In 1977, Cycle magazine editors Cook Neilson and Phil Schilling took a Ducati 750 SS to first place at the Daytona in the second-ever season of AMA Superbike racing. Neilson retired from racing at the end of the year, but the bike he and Schilling built — nicknamed Old Blue for its blue livery — became a legend.
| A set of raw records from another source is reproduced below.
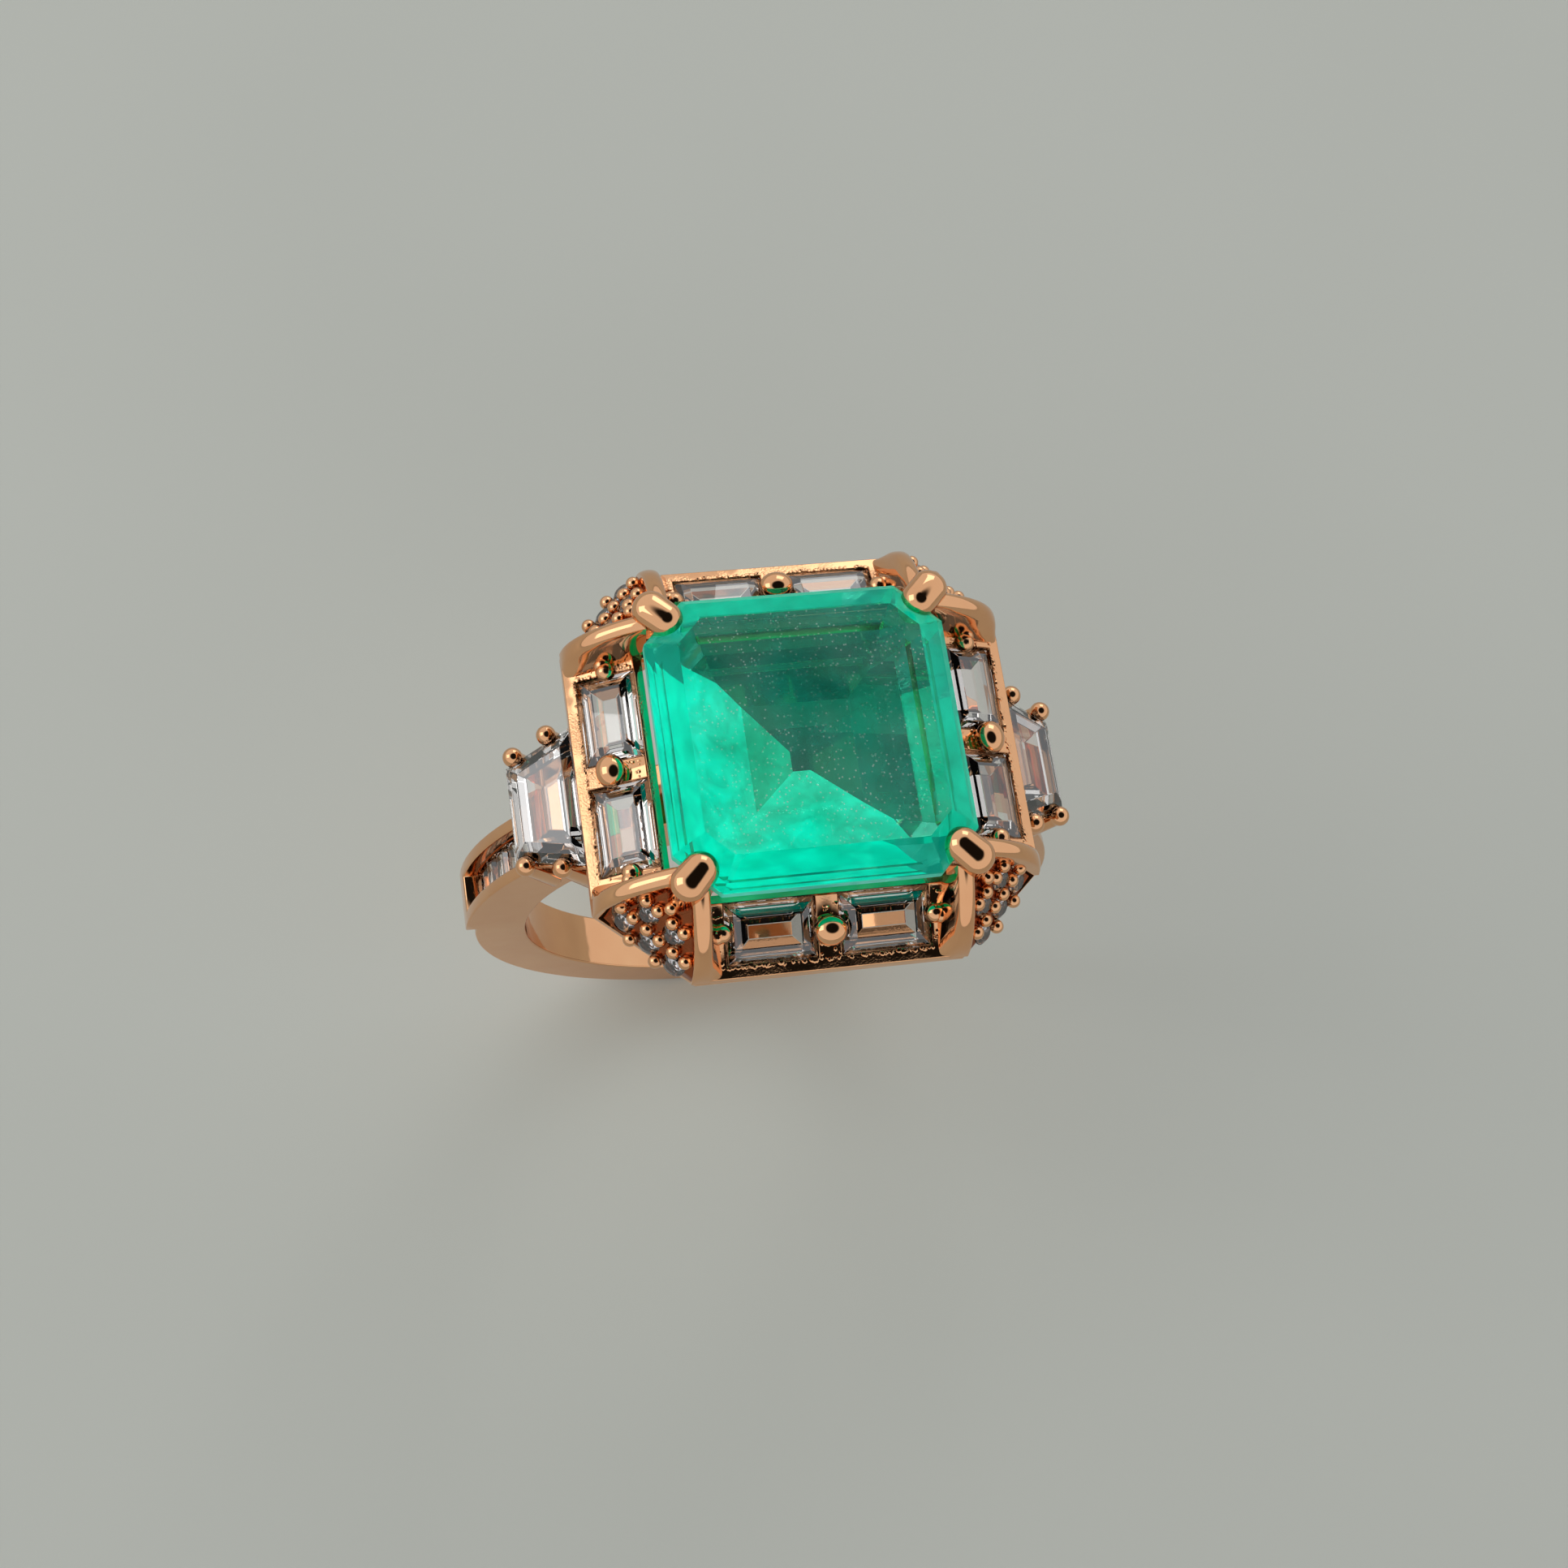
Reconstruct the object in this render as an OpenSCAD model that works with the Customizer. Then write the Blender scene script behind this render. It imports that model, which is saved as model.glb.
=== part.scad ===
// Engagement ring: a square step-cut centre stone in a sloping octagonal halo of baguettes,
// with trapezoid side stones and channel-set shoulders.
// Frame: origin on the finger axis at the middle of the band, +Z through the centre stone,
// +Y along the finger axis, +X towards the right shoulder. All sizes are in millimetres.

/* [Band] */
// Radius of the finger bore
bore_r = 8.65; // [7.2:0.05:10.5]
// Thickness of the plain band from the bore to its outer face
band_t = 1.85; // [1.4:0.05:2.3]
// Height of the raised shoulders above the plain band
shoulder_step = 0.35; // [0.1:0.05:0.6]
// Width of the band at the shoulders
band_w = 2.2; // [2:0.05:2.7]
// Width of the band at its lowest point
band_w_low = 1.8; // [1.4:0.05:2]
// Metal left between the bore and the flat under the centre basket
bridge_t = 0.95; // [0.7:0.05:1.3]

/* [Channel stones] */
// Number of channel stones on each shoulder
channel_count = 5; // [3:1:5]
// Angle of the lowest channel stone above the finger axis
channel_start = 8.7; // [7:0.1:10]
// Length of a channel stone around the band
channel_stone_l = 0.94; // [0.7:0.02:1]
// Gap between neighbouring channel stones
channel_stone_gap = 0.09; // [0.05:0.01:0.2]
// Length of a channel stone across the band
channel_stone_w = 1.38; // [1:0.02:1.5]
// Depth of the ledge that the channel stones rest on, below the shoulder face
channel_ledge_depth = 0.85; // [0.6:0.05:0.95]

/* [Centre stone] */
// Width of the centre stone across the finger
stone_w = 10; // [8:0.1:12]
// Length of the centre stone along the finger
stone_l = 10.1; // [8:0.1:12]
// Leg of the cut corners
stone_corner = 1.42; // [1:0.05:1.8]
// Thickness of the girdle
girdle_t = 0.4; // [0.2:0.05:0.6]
// Depth of the pavilion below the girdle
pavilion_h = 4; // [3.2:0.1:5]
// Height of the crown above the girdle
crown_h = 0.85; // [0.6:0.05:1.3]
// Clearance between the lowest facet of the stone and the band
culet_gap = 0.3; // [0.2:0.05:0.6]

/* [Halo tray] */
// Drop from the top of the girdle to the inner edge of the halo
halo_drop = 1.5; // [1.2:0.05:2]
// Slope of the halo sides below horizontal
halo_slope = 23.2; // [15:0.2:28]
// Gap in plan from the stone's left and right sides to the baguettes
halo_gap_x = 0.24; // [0.1:0.02:0.5]
// Overlap in plan of the stone's front and back sides on the baguettes
halo_lap_y = 0.11; // [0:0.01:0.3]
// Thickness of the thin inner wall
inner_wall_t = 0.3; // [0.2:0.02:0.4]
// Height of the inner wall above the baguettes' seats
inner_lip_h = 0.14; // [0:0.02:0.3]
// Width of the flat outer rim
rim_w = 0.41; // [0.3:0.01:0.7]
// Height of the vertical outer wall
outer_wall_h = 0.45; // [0.35:0.05:0.8]
// Thickness of the web that joins the sides at the corners
corner_web_t = 0.25; // [0.15:0.05:0.4]

/* [Baguettes] */
// Width of a baguette across the halo
baguette_w = 2.01; // [1.7:0.05:2.4]
// Gap between the two baguettes of one side
baguette_gap = 0.79; // [0.7:0.01:1]
// Room between a baguette and the corner claw's arm
end_room = 0.6; // [0.5:0.02:0.8]
// Radius of the large bead prong between two baguettes
mid_bead_r = 0.5; // [0.4:0.01:0.55]
// Radius of the small bead prong at the outer end of a baguette
end_bead_r = 0.28; // [0.2:0.01:0.3]

/* [Corner claws] */
// Distance from the stone's side to the middle of a claw arm
arm_inset = 0.72; // [0.6:0.02:0.8]
// Width of a claw arm
arm_w = 0.6; // [0.5:0.02:0.7]
// Distance from an arm's middle to the halo's corner
corner_overhang = 0.18; // [0:0.02:0.3]
// Radius of the claw over the stone's corner
claw_r = 0.56; // [0.45:0.01:0.6]
// Slope of the pave plate below horizontal
pave_slope = 57; // [50:1:60]
// Radius of a pave stone
pave_stone_r = 0.42; // [0.35:0.01:0.43]
// Distance between neighbouring pave stones
pave_pitch = 1.08; // [1:0.01:1.1]

/* [Side stones] */
// Length of a side stone down the shoulder
side_l = 2.95; // [2.6:0.05:3.3]
// Width of a side stone at its end near the halo
side_w_in = 5.1; // [4.4:0.1:5.6]
// Width of a side stone at its outer end
side_w_out = 3.3; // [2.8:0.1:3.8]
// Slope of a side stone below horizontal
side_tilt = 33; // [30:1:36]
// Height of a side stone's girdle above the shoulder face, measured square to the stone
side_rise = 2; // [1.9:0.02:2.6]
// Radius of a side basket's prong
side_prong_r = 0.27; // [0.2:0.01:0.3]
// Radius of the bead at the top of a side basket's prong
side_bead_r = 0.34; // [0.28:0.01:0.4]

/* [Hidden] */
$fn = 96;
fine = 32;
far = 40;
fit_gap = 0.02;

// Band and channel
plain_r = bore_r + band_t;
shoulder_r = plain_r + shoulder_step;
bridge_z = bore_r + bridge_t;
ledge_r = shoulder_r - channel_ledge_depth;
lip_r = ledge_r + 0.32;
channel_floor_r = ledge_r - 0.5;
channel_pitch = 2 * asin((channel_stone_l + channel_stone_gap) / 2 / ledge_r);
channel_end = channel_start + (channel_count - 0.5) * channel_pitch + 0.3;
channel_foot = channel_start - 0.5 * channel_pitch - 0.3;

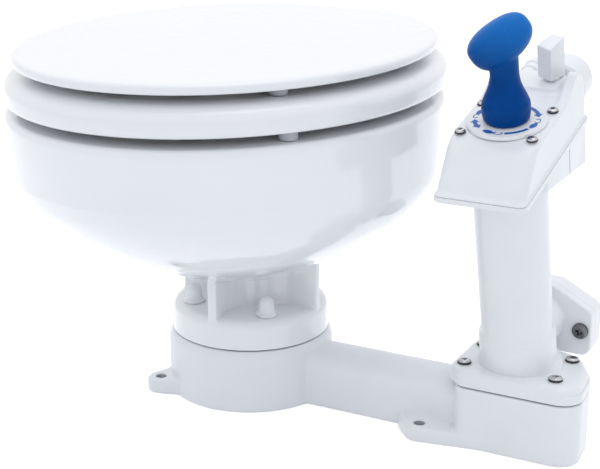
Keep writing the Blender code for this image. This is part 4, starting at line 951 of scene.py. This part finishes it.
def bowl():
    """Bowl with its hollow rim, and the foot with four webs melted on under it."""
    foot = spun([(0.0, foot_bottom), (drum_seat_radius, foot_bottom)]
                + [(drum_seat_radius - inset, z) for z, inset in edge_levels(foot_top, foot_edge)]
                + [(0.0, foot_top)], steps=fine_turns)
    web_top = blend(core_top, wall_bottom, web_top_share)
    for quarter in range(4):
        join(foot, prism(web_outline(), foot_bottom + foot_edge, web_top, turned(90 * quarter)))
    join(foot, rod(core_radius, foot_bottom + foot_edge, core_top, steps=round_turns))
    cast(foot, foot_voxel, foot_soft_passes)
    shell = lofted(bowl_rings())
    join(shell, foot, washer(drum_seat_radius - seam_step_width, drum_seat_radius,
                             foot_bottom - seam_step_depth, foot_bottom + foot_edge))
    cut(shell, rod(outlet_radius, foot_bottom - overrun, sump_z + overrun, steps=round_turns))
    finished("bowl_body", shell, "white_ceramic", "bowl", sharp_degrees=42)


def corners(across, along, x=0.0, y=0.0):
    return [(x + sx * across, y + sy * along) for sx in (-1, 1) for sy in (-1, 1)]


def bolt_caps():
    crown = cap_dome_radius * cap_crown_share
    bell = [(0.0, cap_height)] + arc(0.0, cap_height - crown, crown, cap_crown_degrees, 0)
    bell += [(cap_flange_radius * out, cap_flange_height * up) for out, up in cap_skirt_shares]
    bell += [(0.0, 0.0)]
    for number, (x, y) in enumerate(corners(foot_bolt_reach, foot_bolt_reach), 1):
        finished(f"bolt_cover_{number}", spun(bell, at(x, y, foot_top + touch_gap), small_turns),
                 "white_plastic", f"bolt_cap_{number}")


def barbed(radius, start, end):
    """Profile of a hose tail with barbs, from its shoulder to its end."""
    count = max(1, int((end - start) / barb_pitch) - 1)
    points = [(radius - barb_height, start)]
    for i in range(count):
        foot = end - (count - i) * barb_pitch
        points += [(radius - barb_height, foot), (radius - barb_tip_drop, foot + barb_tip_run),
                   (radius, foot + barb_crest_run)]
    return points + [(radius - barb_height, end)]


def fitting(name, node, bore, edge, spigot, nut, tail, place):
    """Spigot, nut with an eased end and barbed hose tail, turned in one piece."""
    end = nut[1] + tail[1]
    profile = [(bore, -spigot[1]), (spigot[0], -spigot[1]), (spigot[0], 0.0), (nut[0], 0.0),
               (nut[0], nut[1] - edge), (nut[0] - edge, nut[1])]
    profile += barbed(tail[0], nut[1], end) + [(bore, end)]
    finished(name, spun(profile, place, small_turns, True), "white_plastic", node)


def inlet_spud():
    fitting("inlet_spud", "bowl_inlet_spud", *spud_parts,
            along_y(0.0, bowl_back_limit + touch_gap, rim_top - inlet_drop))


# Seat, lid and hinge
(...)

How big a legend? Big enough for Ducati to team with Italian specialty builder NCR to craft a limited-edition update, New Blue, based on the 2007 Sport 1000S, and big enough to inspire the crew at the Barber Vintage Motorsports Museum, arguably one of the most important motorcycle museums in the world, to commission Ducati specialist Rich Lambrechts to craft a bolt-by-bolt replica for its collection. The finished bike’s name? Deja Blue.
The California Hot Rod
Deja Blue’s inspiration goes back to the mid-1970s, whenCycle editors Cook Neilson and Phil Schilling were campaigning a Ducati 750 SS in West Coast racing. The California Hot Rod, as Cook called their Ducati, was one of only a handful of the race-bred Ducati 750 SS models in the U.S. (their bike was one of three pre-homologation specials shipped over in 1973), and with Cook riding and Phil developing the bike, they raced it with great success in the 1974-1975 seasons.
When the AMA (American Motorcyclist Association) announced its new Superbike Series for 1976, Cook and Phil turned their attention to preparing their bike for the series, with a win at Daytona their ultimate goal. Coming in third in the inaugural Superbike race at Daytona in 1976, they were off to a good start, and they continued to race in the series throughout the year.
To get the California Hot Rod into contention for the 1977 season, the pair modified their Ducati 700 SS with, among other things, a set of 87mm Venolia pistons (pushing capacity up to 883cc), 44mm Harley-Davidson intake valves, a 5-speed Marvin Webster gearbox and Morris magnesium wheels. At the same time, Phil designed a new and very blue paint scheme, and the bike became Old Blue. “It was blue,” Cook says. “And God knows it was old — the cylinder heads dated back to 1974, although other parts were steadily and religiously refreshed.”
By the time Daytona rolled around in March of 1977, the pair was ready. The 1976 season had proved their faith in the Ducati 700 SS, and they knew that under favorable conditions a win at Daytona could be theirs. In the days leading up to the race, everything went like clockwork, Cook and the Ducati consistently ticking off lap times that were two seconds ahead of the rest of the field.
The big day came on March 11, and as Cook made his way around Daytona, a track he’d raced only four times before, he built a lead that never faltered. When the race was over, Cook had come in first, 28 seconds ahead of David Emde and with an even longer lead over young gun Wes Cooley. Cook and Phil had realized their dream, and they had given Ducati its first major North American win. Their place in history was sealed.